Una lunga attesa per scalare Uluru un’ultima volta. Oggi i turisti potranno salire sulla cima della montagna australiana – chiamata Ayers Rock dai colonizzatori britannici – prima del divieto che scatterà domani. Uno stop che mette fine a una controversia che andava avanti da decenni – la montagna è una delle principali mete turistiche dell’Australia fin dagli anni ’50 – e soddisfa le richieste gli originali abitanti dell’area, gli aborigeni Anangu, che considerano i sentieri verso la cima luoghi rituali sacri, proibiti agli estranei.
Questa mattina centinaia di turisti in coda hanno dovuto aspettare qualche ora a causa del forte vento prima di ottenere dai funzionari del parco il via libera alla scalata, che nasconde diverse insidie. Sono decine infatti i turisti morti nel tentativo di arrivare in cima.
La prima insidia è costituita dalle temperature molto elevate, che durante l’estate possono raggiungere i 47° e sono spesso sopra i 30° (oggi era di 36°). Molti di coloro che hanno tentato l’ascesa sono morti a causa della disidratazione o per malori legati al caldo.
A rendere pericolosa la scalata della montagna, alta 348 metri, si aggiungono pendenza e consistenza del terreno: il rischio di scivoloni e brutte cadute è alto, se non si sta attenti a dove mettere i piedi. L’anno scorso un turista giapponese è morto mentre cercava di scalare una delle parti più ripide della montagna.

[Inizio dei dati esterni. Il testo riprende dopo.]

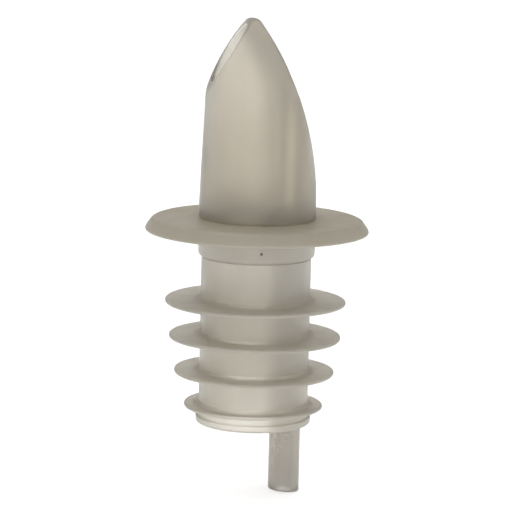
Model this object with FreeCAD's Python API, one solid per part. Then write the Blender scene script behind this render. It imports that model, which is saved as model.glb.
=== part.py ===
"""Free-flow pour spout for a spirits bottle.

Four mouldings on one upright axis: a beak-shaped spout, a collar disc, a finned
stopper and a breather tube.  The stopper is pushed into the bottle's neck until the
collar sits on the lip.  Liquid runs up the stopper, through the channel and out of
the beak's mouth, which faces -X, while air goes in at the beak's back, down a duct
in its thick wall and through the breather tube into the bottle.

Millimetres.  Origin: on the axis, in the plane of the collar's underside, which
rests on the bottle's lip.  +Z points up, out of the bottle.
"""
import FreeCAD, Part
import math
import os

V = FreeCAD.Vector
UP = V(0, 0, 1)

# Collar disc
collar_radius = 15.0
collar_thickness = 1.8
collar_top_radius = 13.1        # where the flat top ends and the shoulder begins
collar_shoulder = V(14.35, 0, 1.15)
collar_bulge = (0.564, 0.735)   # where the shoulder's curve passes, in parts of its box
collar_edge_round = 0.25
collar_recess = 0.3             # depth of the underside's seat for the stopper's head
recess_gap = 0.1                # room around the head in that seat

# Spout body: round base, slightly drafted front, back curved over to a tip
base_radius = 7.83
base_height = 2.0               # straight part above the collar
front_draft = 2.2               # degrees
back_curve = 41.1               # radius of the beak's back
cut_curve = 70.0                # radius of the mouth's cut
cut_centre = V(55.78, 0, -11.8)
cut_foot = 10.0                 # height, clear of the beak, where the cut's curve begins
tip_round = 1.1
tip_relief = 0.06               # keeps the tip's round just inside the back's curve
beak_sections = 9
horn_top = 30.1                 # the uncut horn runs past the tip to here

# Liquid channel, from the spigot's end to the mouth.  A section is a circle between
# a front and a back on X.
inlet = (-4.1, 1.7)             # front and back of the round hole through the spigot
flare_start = 1.5               # height where it widens, above the tube's seat
flare_end = 3.4
channel_front = (-4.1, 2.1)     # X and height of a point on its straight front
channel_draft = 7.6             # degrees that the front leans out
partition_x = 2.5               # its back, beside the air duct
roof_start = 15.2               # where its back begins to curve over to the tip
roof_curve = 19.4
channel_top = 28.3

# Spigot that joins the spout to the stopper, through the collar
spigot_radius = 7.0
spigot_length = 3.0             # below the collar's underside
spigot_chamfer = 0.25

# Stopper
head_radius = 7.83
head_length = 3.4               # below the collar's underside
head_round = 0.6
socket_depth = 3.1
stem_radius = 7.37
stem_bore = 6.55
stem_end = -25.1
fin_heights = (-9.5, -14.3, -19.1, -23.7)
fin_radii = (12.15, 11.55, 10.78, 9.35)
fin_edge = 0.5                  # thickness at the rim
fin_root = 1.3                  # thickness where it leaves the stem
fin_root_reach = 1.0            # how far out the coved root runs
fin_root_end = 0.625            # thickness where the cove ends
fin_root_bend = (0.3, 0.35)     # where the cove's curve passes, in parts of its box
fin_land = 0.4                  # straight part of the rim
bead_radius = 7.75
bead_length = 1.0
bead_round = 0.45

# Breather tube, and its seat in the spigot
tube_x = 4.4
tube_radius = 2.1
tube_bore = 1.15                # and of the duct above it, which leaves by the back
tube_top = 1.5
tube_end = -35.6
tube_cut = 4.0                  # degrees that the lower end is cut off square
seat_clearance = 0.02

# Allowances that leave no mark on the part
join = 0.5                      # how far a solid runs into the one it is fused with
nip = 0.05                      # how far a hollow runs into the one it opens into
past = 1.0                      # how far a cutting tool runs past the part
knife_size = 20.0

spout_foot = collar_thickness
beak_start = spout_foot + base_height
stopper_end = stem_end - bead_length


def column(radius, low, high, x=0.0):
    """Upright cylinder between two heights."""
    return Part.makeCylinder(radius, high - low, V(x, 0, low), UP)


def turned(points):
    """Solid of revolution about Z.  A point is (r, z); a triple of points in a
    tuple is an arc through the middle one."""
    edges, here = [], None
    for item in points:
        if isinstance(item[0], tuple):
            a, b, c = [V(r, 0, z) for r, z in item]
            if here is not None and here.distanceToPoint(a) > 1e-6:
                edges.append(Part.makeLine(here, a))
            edges.append(Part.Arc(a, b, c).toShape())
            here = c
        else:
            there = V(item[0], 0, item[1])
            if here is not None:
                edges.append(Part.makeLine(here, there))
            here = there
    first = edges[0].firstVertex().Point
    edges.append(Part.makeLine(here, first))
    face = Part.Face(Part.Wire(edges))
    return face.revolve(V(0, 0, 0), UP, 360)


def rounded(corner, radius, towards_r, towards_z):
    """Quarter round at a square corner, from the point on the vertical side to the
    point on the level side.  The two signs say where the material lies."""
    r, z = corner
    centre = (r + towards_r * radius, z + towards_z * radius)
    half = radius * math.sqrt(0.5)
    middle = (centre[0] - towards_r * half, centre[1] - towards_z * half)
    return ((r, centre[1]), middle, (centre[0], z))


def beak_sides(height):
    """Front and back of the beak on X, before its mouth is cut."""
    rise = height - beak_start
    front = rise * math.tan(math.radians(front_draft)) - base_radius
    return front, base_radius - back_curve + math.sqrt(back_curve ** 2 - rise ** 2)


def channel_sides(height):
    """Front and back of the liquid channel on X, above its flare."""
    x, z = channel_front
    rise = max(height - roof_start, 0.0)
    front = x - (height - z) * math.tan(math.radians(channel_draft))
    return front, partition_x - roof_curve + math.sqrt(roof_curve ** 2 - rise ** 2)


def ring_between(left, right, height):
    """Circle at a height that spans from left to right on X.  It begins on the +Y
    side, which keeps the loft's seam clear of the mouth and the air duct."""
    centre = V((left + right) / 2, 0, height)
    circle = Part.Circle(centre, UP, (right - left) / 2).toShape()
    circle.rotate(centre, UP, 90)
    return Part.Wire([circle])


def rings(sides, low, high):
    """Circles between two sides, at even heights."""
    step = (high - low) / (beak_sections - 1)
    heights = [low + i * step for i in range(beak_sections)]
    return [ring_between(*sides(z), z) for z in heights]


def make_channel():
    """The whole liquid channel, as one loft from below the spigot to the mouth."""
    sections = [ring_between(*inlet, -spigot_length - past),
                ring_between(*inlet, flare_start),
                ring_between(*channel_sides(flare_end), flare_end)]
    sections += rings(channel_sides, roof_start, channel_top)
    return Part.makeLoft(sections, True, True)


def on_cut(height):
    """Point of the mouth's cut at a height."""
    rise = height - cut_centre.z
    return V(cut_centre.x - math.sqrt(cut_curve ** 2 - rise ** 2), 0, height)


def mouth_blank():
    """Prism that keeps what lies behind the mouth's curved cut and under the
    rounded tip, whose circle touches both the cut and the beak's back."""
    back_centre = V(base_radius - back_curve, 0, beak_start)
    away, lean = cut_centre - back_centre, back_curve - tip_round
    apart = away.Length
    along = (lean ** 2 - (cut_curve - tip_round) ** 2 + apart ** 2) / (2 * apart)
    across = math.sqrt(lean ** 2 - along ** 2)
    away.normalize()
    tip = back_centre + away * along + V(-away.z, 0, away.x) * across
    left = tip + (tip - cut_centre) * (tip_round / (cut_curve - tip_round))
    right = tip + (tip - back_centre) * (tip_round / lean) - V(tip_relief, 0, 0)
    reach = 3 * base_radius
    foot = on_cut(cut_foot)
    edges = [Part.Arc(foot, on_cut((cut_foot + left.z) / 2), left).toShape(),
             Part.Arc(left, tip + V(0, 0, tip_round), right).toShape()]
    corners = [right, V(reach, 0, tip.z + reach / 2), V(reach, 0, -reach),
               V(foot.x, 0, -reach), foot]
    edges += [Part.makeLine(a, b) for a, b in zip(corners, corners[1:])]
    face = Part.Face(Part.Wire(edges))
    face.translate(V(0, -reach, 0))
    return face.extrude(V(0, 2 * reach, 0))


def make_spout():
    """Beak with its spigot, liquid channel, tube seat and air duct."""
    body = column(base_radius, spout_foot, beak_start)
    horn = Part.makeLoft(rings(beak_sides, beak_start, horn_top), True, False)
    body = body.fuse(horn).common(mouth_blank())
    spigot = turned([(0, spout_foot + join), (spigot_radius, spout_foot + join),
                     (spigot_radius, spigot_chamfer - spigot_length),
                     (spigot_radius - spigot_chamfer, -spigot_length),
                     (0, -spigot_length)])
    body = body.fuse(spigot)
    seat = column(tube_radius + seat_clearance, -spigot_length - past, tube_top, tube_x)
    duct = column(tube_bore, tube_top - nip, horn_top, tube_x)
    for room in (make_channel(), seat, duct):
        body = body.cut(room)
    return body


def make_collar():
    """Disc with a rounded shoulder and a flared rim.  Its underside has a shallow
    seat for the stopper's head."""
    shoulder = (collar_shoulder.x, collar_shoulder.z)
    run, rise = shoulder[0] - collar_top_radius, collar_thickness - shoulder[1]
    bulge = (collar_top_radius + collar_bulge[0] * run,
             collar_shoulder.z + collar_bulge[1] * rise)
    lower = rounded((collar_radius, 0), collar_edge_round, -1, 1)
    seat = head_radius + recess_gap
    return turned([(spigot_radius, collar_recess), (spigot_radius, collar_thickness),
                   ((collar_top_radius, collar_thickness), bulge, shoulder),
                   lower, (seat, 0), (seat, collar_recess)])


def fin(height, radius):
    """One sealing fin: a thin disc with a coved root and a straight rim."""
    edge, land, root = fin_edge / 2, fin_land / 2, fin_root / 2
    corner = edge - land
    inside = stem_radius - join
    reach = stem_radius + fin_root_reach
    level = fin_root_end / 2
    across, share = fin_root_bend
    bend = (stem_radius + across * fin_root_reach, share * root + (1 - share) * level)
    top = ((stem_radius, height + root), (bend[0], height + bend[1]),
           (reach, height + level))
    low = ((reach, height - level), (bend[0], height - bend[1]),
           (stem_radius, height - root))
    return turned([(inside, height + root), top, (radius - corner, height + edge),
                   (radius, height + land), (radius, height - land),
                   (radius - corner, height - edge), low, (inside, height - root)])


def make_stopper():
    """Socket head, stem, sealing fins and end bead in one soft moulding."""
    body = turned([(0, collar_recess), (head_radius, collar_recess),
                   rounded((head_radius, -head_length), head_round, -1, 1),
                   (stem_radius, -head_length), (stem_radius, stem_end),
                   (bead_radius, stem_end),
                   rounded((bead_radius, stopper_end), bead_round, -1, 1),
                   (0, stopper_end)])
    for height, radius in zip(fin_heights, fin_radii):
        body = body.fuse(fin(height, radius))
    body = body.cut(column(stem_bore, stopper_end - past, past))
    return body.cut(column(spigot_radius, -socket_depth, past)).removeSplitter()


def make_breather_tube():
    """Extruded tube, pushed into its seat, with its lower end cut a little askew."""
    tube = column(tube_radius, tube_end - past, tube_top, tube_x)
    tube = tube.cut(column(tube_bore, tube_end - 2 * past, tube_top + past, tube_x))
    half = knife_size / 2
    knife = Part.makeBox(knife_size, knife_size, half, V(-half, -half, -half))
    knife.rotate(V(0, 0, 0), V(0, 1, 0), tube_cut)
    lift = tube_radius * math.sin(math.radians(tube_cut))
    knife.translate(V(tube_x, 0, tube_end + lift))
    return tube.cut(knife)


def main():
    os.makedirs("parts", exist_ok=True)
    pieces = {
        "spout": make_spout(),
        "collar": make_collar(),
        "stopper": make_stopper(),
        "breather_tube": make_breather_tube(),
    }
    for name, shape in pieces.items():
        box = shape.BoundBox
        print(name, "valid", shape.isValid(), "solids", len(shape.Solids),
              "volume %.1f" % shape.Volume,
              "x %.2f %.2f" % (box.XMin, box.XMax), "y %.2f %.2f" % (box.YMin, box.YMax),
              "z %.2f %.2f" % (box.ZMin, box.ZMax))
        shape.exportStep("parts/%s.step" % name)


main()
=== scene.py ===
"""Free-flow pour spout in frosted plastic, dressed for a close look.

The classes hold their sizes in millimetres, as the mould drawings do; meshes are in
metres.  The mouth of the beak faces -X, the breather tube stands on the +X side.
"""
import logging
import math
from dataclasses import dataclass, field
from enum import Enum
from typing import Any, Callable, Sequence, Union

import bmesh
import bpy
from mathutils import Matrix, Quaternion, Vector


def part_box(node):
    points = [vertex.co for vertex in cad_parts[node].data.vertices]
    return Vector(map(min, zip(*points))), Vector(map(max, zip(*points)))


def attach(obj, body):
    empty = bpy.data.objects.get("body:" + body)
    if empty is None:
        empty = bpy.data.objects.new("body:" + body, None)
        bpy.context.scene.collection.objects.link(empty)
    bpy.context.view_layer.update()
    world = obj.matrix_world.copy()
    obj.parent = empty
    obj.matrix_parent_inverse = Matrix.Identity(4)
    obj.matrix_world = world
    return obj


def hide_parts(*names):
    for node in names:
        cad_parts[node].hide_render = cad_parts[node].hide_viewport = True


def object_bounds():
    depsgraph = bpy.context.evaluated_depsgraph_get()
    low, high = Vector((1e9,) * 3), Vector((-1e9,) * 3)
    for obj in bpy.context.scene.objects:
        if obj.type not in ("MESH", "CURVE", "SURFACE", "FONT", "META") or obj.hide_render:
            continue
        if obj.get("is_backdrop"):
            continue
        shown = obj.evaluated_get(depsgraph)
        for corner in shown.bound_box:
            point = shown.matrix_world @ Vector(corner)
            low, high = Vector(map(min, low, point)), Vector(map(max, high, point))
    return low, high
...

Nel 2017 solo il 16% dei visitatori ha scalato Uluru, una percentuale che si è impennata nele ultime settimane, con aerei carichi di turisti – soprattutto giapponesi – arrivati all’aeroporto di Ayers Rock.
“Se io visito un altro paese e c’è un luogo sacro, un’area di accesso ristretto, io non entro o non ci salgo sopra, lo rispetto – ha detto Sammy Wilson, parte del popolo Anangu, nel corso di un’intervista alla radio nazionale Abc -. È lo stesso qui per la nazione Anangu. Noi diamo il benvenuto ai turisti e non ci opponiamo al turismo, ma solo a questa attività, ovvero scalare Uluru”.